Entender isso significa ser educado sobre os próprios direitos, algo que as defensorias também têm como missão. No caso da DPCE, a Escola Superior da instituição promove atividades internas e externas para membros e sociedade civil. Nas palavras de Amélia Rocha, “abre-se o Direito pra que ele seja pautado por e para todas as pessoas.”
Ela reflete: “o direito é uma produção do Estado. De um Estado que foi feito tradicionalmente por quem tem o poder, que é uma parcela pequena da população e concentra esse poder em injustiças sociais. Então, quando nós falamos em direitos humanos, nós falamos que todas as pessoas têm que ter acesso ao mesmo poder, independente de raça, classe e gênero. Estamos falando de ir contra uma realidade que existe estruturalmente na sociedade e se contrapõe ao objetivo do Artigo 3º da nossa Constituição Federal, que é a construção de uma sociedade livre, justa e solidária.”

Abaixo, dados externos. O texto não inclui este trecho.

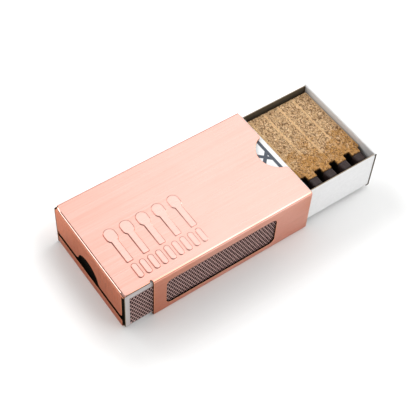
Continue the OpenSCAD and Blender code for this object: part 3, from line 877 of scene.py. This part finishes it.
class SleeveBlank:
    """The metal sleeve's flat blank and how it folds. u is the X of the plates and walls, and runs on
    down the flap and the lip. v is the distance round the sleeve from the open seam: along the bottom
    plate, up the front wall, over the top plate and down the back wall."""

    def __init__(self, s):
        self.s = s
        self.x_open, self.x_flap = SLEEVE_HIGH.x, SLEEVE_LOW.x
        self.y_front, self.y_back = SLEEVE_LOW.y, SLEEVE_HIGH.y
        self.top = SLEEVE_HIGH.z - s.emboss
        self.y_seam = self.y_back - s.sheet - s.seam
        self.x_walls = self.x_flap + s.bend
        self.x_front = self.x_flap + s.cutout
        self.x_slot = self.x_front - s.relief / 2
        self.quarter = s.bend * math.pi / 2
        corners = [
            (self.y_seam, 0), (self.y_front, 0), (self.y_front, self.top),
            (self.y_back, self.top), (self.y_back, 0),
        ]
        self.path = BentPath(corners, s.bend)
        self.bottom_end, self.wall_start, self.wall_end = self.path.stations[1:4]
        self.top_start, self.top_end, self.back_start, self.back_end = self.path.stations[4:8]
        self.wall_middle = (self.wall_start + self.wall_end) / 2
        self.tabs_end = (self.top_end + self.back_start) / 2

    def on_top(self, y):
        """The v of a Y on the top plate: its distance past the upper front bend."""
        return self.top_start + y - (self.y_front + self.s.bend)

    def on_bottom(self, y):
        """The v of a Y on the bottom plate: its distance from the seam."""
        return self.y_seam - y

    def on_wall(self, z):
        """The v of a Z on the front wall: its distance past the lower front bend."""
        return self.wall_start + z - self.s.bend

    def fold(self, flat, depth):
        """The girth's path gives Y and Z, and the outward direction in their plane. Next to the cut-out
        the plates stay flat. Past the walls' ends the plates turn a quarter circle into flap and lip, and
        only the back wall runs on."""
        u, v = flat.T
        place, heading = self.path.place(v)
        y, z = place.T
        upper = v > self.wall_middle
        loose = (u < self.x_slot) & (~upper | (v < self.top_end) | ((u < self.x_walls) & (v < self.tabs_end)))
        flat_y = np.where(upper, v - self.top_start + self.y_front + self.s.bend, self.y_seam - v)
        y = np.where(loose, flat_y, y)
        z = np.where(loose, np.where(upper, self.top, 0.0), z)
        heading = np.where(loose, np.where(upper, 0.0, math.pi), heading)
        past = np.where(v < self.tabs_end, self.x_walls - u, 0)
        turn = np.clip(past / self.s.bend, 0, math.pi / 2)
        drop = self.s.bend * (1 - np.cos(turn)) + np.maximum(past - self.quarter, 0)
        side = np.where(upper, 1.0, -1.0)
        x = np.where(past > 0, self.x_walls - self.s.bend * np.sin(turn), u)
        z = z - side * np.where(past > 0, drop, 0)
        normal = np.column_stack([np.zeros(len(u)), -np.sin(heading), np.cos(heading)])
        tab = np.column_stack([-np.sin(turn), np.zeros(len(u)), side * np.cos(turn)])
        normal = np.where((past > 0)[:, None], tab, normal)
        return np.column_stack([x, y, z]) - normal * np.asarray(depth)[:, None]

    def bent(self, flat):
        """1 for blank points in a bend and 0 for the others."""
        u, v = flat[:, 0], flat[:, 1]
        round_front = [(v > start) & (v < start + self.quarter) for start in (self.bottom_end, self.wall_end)]
        front = (u > self.x_slot) & (round_front[0] | round_front[1])
        back = (u > self.x_walls) & (v > self.top_end) & (v < self.top_end + self.quarter)
        root = (u < self.x_walls) & (u > self.x_walls - self.quarter) & (v < self.tabs_end)
        return (front | back | root).astype(float)

    def upright(self, flat):
        """1 for blank points in the walls, the flap and the lip, and 0 for those in the plates."""
        u, v = flat[:, 0], flat[:, 1]
        front = (v > self.bottom_end) & (v < self.top_start) & (u > self.x_slot)
        return (front | (v > self.back_start) | (u < self.x_walls - self.quarter / 2)).astype(float)

    def outline(self):
        """The blank's edge, anticlockwise from the seam at the open end."""
        s = self.s
        rim = self.on_top(self.y_front + s.inset)
        bend_u = self.x_walls - self.quarter
        flap_u = bend_u - (self.top - s.bend - s.lip - s.flap_gap)
        flap_v = [self.on_top(self.y_front + s.flap_front), self.on_top(self.y_back - s.sheet - s.flap_side)]
        lip_u = bend_u - (s.lip - s.bend)
        lip_v = [self.on_bottom(self.y_front + s.lip_front)]
        lip_v += [self.on_bottom(self.y_back - s.sheet - s.lip_side)]
        gap = s.corner_relief
        relief = s.relief / 2
        slot_v = rim + s.relief_depth - relief
        arch_v = sum(flap_v) / 2 + s.arch_shift
        items = [
            ((self.x_open, 0), s.corner),
            *recess(self.x_open, self.on_top(0), s.notch_r, s.notch_depth, s.notch_ease, 0),
            ((self.x_open, self.back_end), s.corner),
            ((self.x_flap, self.back_end), s.corner),
            ((self.x_flap, self.back_start + gap), s.corner),
            ((self.x_walls + gap, self.back_start + gap), gap),
            ((self.x_walls + gap, self.top_end - gap), gap),
            ((bend_u - gap, self.top_end - gap), gap),
            ((bend_u - gap, flap_v[1]), 0),
            ((flap_u, flap_v[1]), s.flap_r),
            *recess(flap_u, arch_v, s.arch_r, s.arch_depth, s.arch_ease, 180),
            ((flap_u, flap_v[0]), s.flap_r),
            ((bend_u, flap_v[0]), s.corner),
            ((bend_u, rim), s.corner),
            ((self.x_front - s.relief, rim), 0),
            arc((self.x_slot, slot_v), relief, 180, 0),
            ((self.x_front, lip_v[0]), s.corner / 2),
            ((lip_u, lip_v[0]), s.lip_r),
            ((lip_u, lip_v[1]), s.lip_r),
            ((self.x_walls, lip_v[1]), 0),
            ((self.x_walls, 0), 0),
        ]
        return rounded_loop(items)

    def window(self):
        """The striker window, clockwise."""
        s = self.s
        u = [self.x_front + s.window_start, self.x_open - s.window_end]
        v = [self.on_wall(s.window_under), self.on_wall(self.top - s.window_over)]
        return rectangle(v, u, s.window_r)[:, ::-1]

    def creases(self, outline):
        """The blank's fold lines, inside its outline: round the sleeve, and at the roots of the flap and
        the lip. Also gives the places of the lines that run round the sleeve."""
        loops = [inset(outline, CREASE_INSET * self.s.edge)]
        starts = (self.bottom_end, self.wall_end)
        front = np.concatenate([bend_steps(start, self.quarter) for start in starts])
        back = bend_steps(self.top_end, self.quarter)
        lines = crease_lines(front, 0, loops, (self.x_front, self.x_open))
        lines += crease_lines(back, 0, loops, (self.x_walls, self.x_open))
        roots = bend_steps(self.x_walls, -self.quarter)
        lines += crease_lines(roots, 1, loops, (self.wall_end, self.tabs_end))
        lines += crease_lines(roots, 1, loops, (0, self.bottom_end))
        return lines, np.concatenate([front, back])

    def embossed(self):
        """The embossed block: upright matches over a row of short round-ended bars. Each outline is two
        straight sides joined by arcs, anticlockwise."""
        s = self.s
        loops = []
        left = self.x_flap + s.emboss_x + s.match_head / 2
        low = self.on_top(self.y_front + s.emboss_y)
        half, head, r = s.match_stick / 2, s.match_head / 2, s.bar_width / 2
        base = low + s.bar_length + s.bar_gap
        neck = base + s.match_length - s.match_head_length + head
        crown = base + s.match_length - head
        drop = math.degrees(math.asin(math.sqrt(head**2 - half**2) / head))
        foot = 0.55 * MM
        for i in range(s.match_count):
            x = left + i * s.match_pitch
            loops.append(rounded_loop([
                ((x - half, base), foot), ((x + half, base), foot), arc((x, neck), head, -drop, 0),
                arc((x, crown), head, 0, 180), arc((x, neck), head, 180, 180 + drop),
            ]))
        for i in range(2 * s.match_count - 1):
            x = left + i * s.match_pitch / 2
            ends = [arc((x, low + r), r, -180, 0), arc((x, low + s.bar_length - r), r, 0, 180)]
            loops.append(rounded_loop(ends))
        return loops


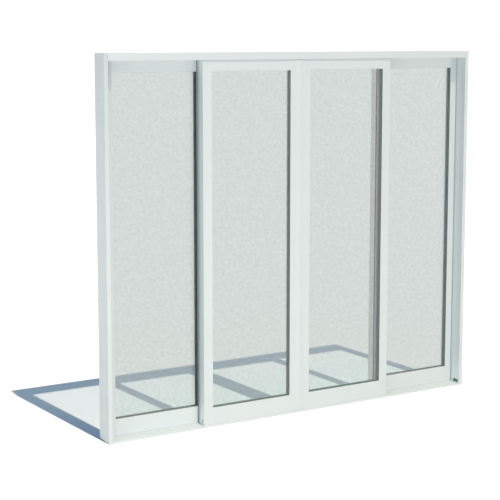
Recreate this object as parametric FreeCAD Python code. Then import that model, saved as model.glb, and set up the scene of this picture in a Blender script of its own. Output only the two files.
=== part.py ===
# Four-panel glass patio door: two fixed outer panels and two panels that slide outward in front of them.
# Millimetres. +X is to the right seen from the front, +Y goes into the opening, +Z is up.
# The origin is the middle of the sill's underside. The front, with the sliding panels, faces -Y.
import FreeCAD
import Part
import os

V = FreeCAD.Vector

# Frame
WIDTH = 2400.0
HEIGHT = 2100.0
DEPTH = 132.0
JAMB_FACE = 24.0
HEAD_FACE = 42.0
SILL_THICK = 12.0
EDGE = 1.5

# Channels in the head and the sill that the sliding panels run in
HEAD_CHANNEL = 18.0
SILL_CHANNEL = 5.0
CHANNEL_GAP = 3.0

# Panels: both rows have one thickness, and each row's front lies this far behind the frame's front
PANEL_THICK = 44.0
SLIDER_SETBACK = 7.0
FIXED_SETBACK = 81.0
ARRIS = 1.2

# Fixed panels, with a narrow groove where they meet the jambs
FIXED_LIFT = 1.0
FIXED_OUTER_STILE = 50.0
FIXED_GLASS_WIDTH = 501.0
FIXED_INNER_STILE = 61.0
FIXED_BOTTOM_RAIL = 95.0
FIXED_TOP_RAIL = 63.0
GROOVE_WIDE = 5.0
GROOVE_DEEP = 8.0

# Sliding panels: the lift is over the sill channel's floor, the entry is into the head channel
SLIDER_LIFT = 3.0
SLIDER_ENTRY = 10.0
MEETING_GAP = 5.0
MEETING_STILE = 63.5
SLIDER_OUTER_STILE = 56.0
SLIDER_OVERLAP = 58.0
SLIDER_BOTTOM_RAIL = 100.0
SLIDER_TOP_RAIL = 71.0

# Glazing: two panes and a spacer in a channel gasket, which sits in a groove behind a thin lip on each side
PANE = 4.0
PANE_GAP = 20.0
PANE_BED = 1.0
BITE = 12.0
GASKET_BASE = 4.0
LIP = 2.0
SPACER_HIGH = 8.0

# Seat ribs that the fixed panels stand on and are held by
RIB_WIDTH = 20.0
RIB_REACH = 20.0
SEAT_GAP = 0.3

# Track, its end stops and the rollers
TRACK_RIB = 6.0
TRACK_HIGH = 8.0
TRACK_BASE = 14.0
TRACK_FOOT = 2.0
RUN_GAP = 5.0
STOP_THICK = 4.0
STOP_SETBACK = 6.0
STOP_WIDE = 40.0
STOP_HIGH = 15.0
STOP_CORNER = 4.0
ROLLER_RADIUS = 14.0
ROLLER_WIDTH = 11.0
ROLLER_GROOVE = 3.0
AXLE_RADIUS = 4.0
AXLE_SEAT = 6.0
ROLLER_INSET = 90.0

# Wall fixings through the jambs, in the gap between the two rows of panels
FIXING_RADIUS = 4.0
FIXING_COUNT = 4
FIXING_END = 250.0

# Interlock hooks and their seal, and the astragal
HOOK_WALL = 3.0
FIXED_HOOK_REACH = 23.0
FIXED_HOOK_LIP = 10.0
SLIDER_HOOK_REACH = 23.0
HOOK_OVERLAP = 5.0
HOOK_CLEAR = 3.0
SEAL_WIDE = 10.0
SEAL_THICK = 2.0
SEAL_FROM_STILE = 8.0
ASTRAGAL_THICK = 2.0
ASTRAGAL_STAND = 2.0
ASTRAGAL_FOOT = 28.0
ASTRAGAL_TAPER = 22.0
ASTRAGAL_RIM = 0.5
ASTRAGAL_LAP = 9.0


def block(x0, x1, y0, y1, z0, z1):
    return Part.makeBox(x1 - x0, y1 - y0, z1 - z0, V(x0, y0, z0))


def along_x(outline, x0, x1):
    # A profile drawn as (y, z) points and run along the width
    points = [V(x0, y, z) for y, z in outline]
    return Part.Face(Part.makePolygon(points + points[:1])).extrude(V(x1 - x0, 0, 0))


def along_z(outline, z0, z1):
    # A profile drawn as (x, y) points and run up the height
    points = [V(x, y, z0) for x, y in outline]
    return Part.Face(Part.makePolygon(points + points[:1])).extrude(V(0, 0, z1 - z0))


def mirrored(shape):
    return shape.mirror(V(0, 0, 0), V(1, 0, 0))


parts = {}

# Places that the pieces share
front = -DEPTH / 2
back = DEPTH / 2
jamb_in = -WIDTH / 2 + JAMB_FACE
sill_top = SILL_THICK
head_low = HEIGHT - HEAD_FACE
slider_front = front + SLIDER_SETBACK
slider_back = slider_front + PANEL_THICK
slider_mid = (slider_front + slider_back) / 2
channel_front = slider_front - CHANNEL_GAP
channel_back = slider_back + CHANNEL_GAP
channel_floor = sill_top - SILL_CHANNEL
channel_roof = head_low + HEAD_CHANNEL
fixed_front = front + FIXED_SETBACK
fixed_back = fixed_front + PANEL_THICK
fixed_mid = (fixed_front + fixed_back) / 2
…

Amélia defende que o Direito não pode ser algo imposto e sim construído diante da diversidade social em todas as suas matizes. “Falar em educação em direitos humanos é falar, sobretudo, no direito de que cada povo, cada pessoa, cada grupo possa ser o melhor que pode ser. E isso não significa tirar o direito de ninguém. A educação em direitos humanos é a demonstração de que o Direito não serve só pra aplicar a força do Estado, mas é instrumento para direcionar a força do Estado para a efetivação do direito de todos”, conclui.